Kenya Ship Agents Association (KSAA) chief executive officer Juma Tellah said most shipping lines have complied, by fixing scrubbers in the vessel engine. The scrubber removes or neutralises exhaust gases, which after combustion are harmful to the environment. A wet scrubber is used for cleaning air, fuel gas or other gases of various pollutants and dust particles.
The modifications on engines will come with huge costs to shipping lines, depending on each line’s choice of equipment.
“Some shipping lines have adopted such less expensive modifications and we expect that by January next year they will all have complied. This is a serious regulation whose implementation started way back in 2005 and it must be complied with. There is no option and shipping lines are either in it or out of business,” Mr Tellah told Shipping & Logistics in a telephone interview.
He however warned that the lines might pass the expenses to shippers by introducing a surcharge, which is likely to increase the cost of importing goods. This would most likely be factored in a fuel surcharge and not increase in freight rates, he noted.
“Each shipping line might come up with their own surcharge which will be an advantage to the shippers because they will have a choice,” he said.
“As we speak now, there are some ports that have already complied and it is illegal to send ships that have not complied to those ports, or else you will be heavily penalised. Messina vessels also have even electric wire in case a port is equipped to supply electricity to the vessels while at the berth,” Mr Tellah added.

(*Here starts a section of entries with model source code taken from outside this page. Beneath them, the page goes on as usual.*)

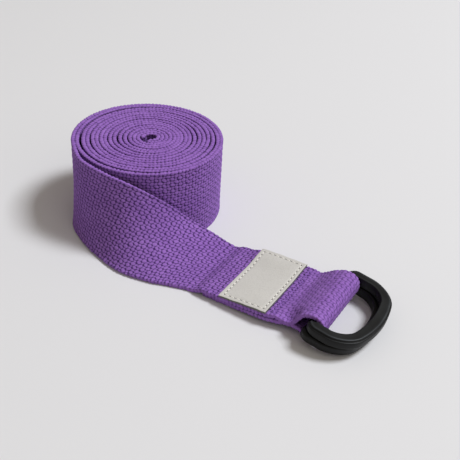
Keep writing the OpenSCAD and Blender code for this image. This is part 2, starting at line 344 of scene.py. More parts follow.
def resample(near, far, u0):
    """Both edges in even steps along their middle, and the length there, from u0 on."""
    s = run_length((near + far) / 2)
    n = int(round(s[-1] / STEP))
    at = np.linspace(0, s[-1], n + 1)
    pick = [np.stack([np.interp(at, s, e[:, k]) for k in range(3)], 1) for e in (near, far)]
    return pick[0], pick[1], u0 + np.arange(n + 1) * STEP


# ---------------------------------------------------------- the strap's mesh

tail_n, tail_f, tail_u = resample(*tail_edges(), 0.0)
lead_n, lead_f, lead_u = resample(*lead_edges(), tail_u[-1])
roll_n, roll_f, roll_u = resample(*roll_edges(), lead_u[-1])
N_TAIL = len(tail_u)
ROLL_START = N_TAIL + len(lead_u) - 1
near = np.concatenate([tail_n, lead_n[1:], roll_n[1:]])
far = np.concatenate([tail_f, lead_f[1:], roll_f[1:]])
U = np.concatenate([tail_u, lead_u[1:], roll_u[1:]])
station = np.arange(len(U))

# The joins of the three parts are smoothed, and the roll is left as it is
both = soften(np.concatenate([near, far], 1), 2)
fade = ease((ROLL_START + 60 - station) / 40)[:, None]
near = near + (both[:, :3] - near) * fade
far = far + (both[:, 3:] - far) * fade

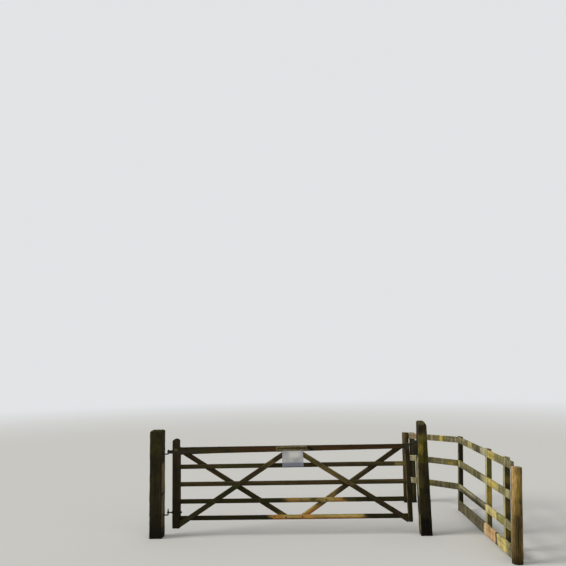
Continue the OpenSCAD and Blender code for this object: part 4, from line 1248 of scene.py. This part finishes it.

Maersk Line is for instance working on reducing sulphur emissions in their ships. The shipping line said the organisation is looking into all possible and available options to comply with the 2020 sulphur cap, that is low sulphur fuels, LNG and scrubbers.
Various initiatives are being taken to secure the right compliant fuels at the best possible price. Investments have been made in scrubbers for a limited number of vessels, it said.
“To enable customers to plan for 2020, Maersk has introduced a simple, predictable surcharge (BAF) to recover the extra costs and also various initiatives are being taken to secure the right compliant fuels at the best possible price,” Maersk said in a statement recently.
The Kenya Ports Authority (KPA) is also implementing a project that involves installation of a power station and provision of electricity at berths where vessels will plug in after engines are switched off. Mr Daniel Githinji, the officer in charge of environment at the Mombasa port, said the project was at the tendering stage, and they expected that the authority will be able to provide power in the next few months. He dismissed fears that the project will fall behind schedule, with only six months to go.
“Electricals don’t involve a lot of civil works and the moment the tender is awarded, technicians will move in and install the power,” he said in a telephone interview, adding that the project is a partnership between the IMO and the KPA, with no added cost to the shipping lines. “The initiative is meant to introduce clean energy into the shipping industry and work as an incentive for the shipping industry. The Authority will not billing shipping lines for the service,” said Mr Githinji, adding that the cost of the project had not yet been agreed upon until the procurement process is complete.
However, according to sources at the port, the project is estimated to cost in the upwards of Sh200 million.
The government has also said measures had been put in place to control greenhouse gas emissions from ships. According to Shipping and Maritime Affairs Principal Secretary (PS) Nancy Karigithu, as a member of the IMO, Kenya is obliged to make sure that the greenhouse gas emissions from ships is controlled.
“We are full aware of it and working within the IMO as members, it is our obligation to have this matter take centrestage in international shipping,” she said.
Mrs Karigithu said that Kenya has ratified the Marpol Convention that has six annexes that address different issues of marine pollution.
“Maple annexes six specifically address itself to air pollution and Kenya has ratified maple annex six. We have gone further to bring awareness on the obligation that the government has in terms of addressing maple and also gone further and become champions of the same issue in Africa,” she said in an earlier interview.
The government was working on the project through the Maritime Technology Corporation Centre (MTTC) which seeks to address the issue of pollution.
“One of the major ones is the reduction of greenhouse gas emissions from shipping and some of the pilot projects we are undertaking at MTTC Africa is reducing greenhouse gas emissions from ships when they are in ports,” she said.
Internationally, there have been fears that the new rules might result in an increase offreight rates. The world’s two biggest container shipping lines — Denmark’s Maersk and Swiss headquartered MSC — say they face annual extra costs of over $2 billion each. Twenty-five logistics company executives told Reuters they would pass along any IMO-related costs, such as ship upgrades or more expensive fuel, to customers.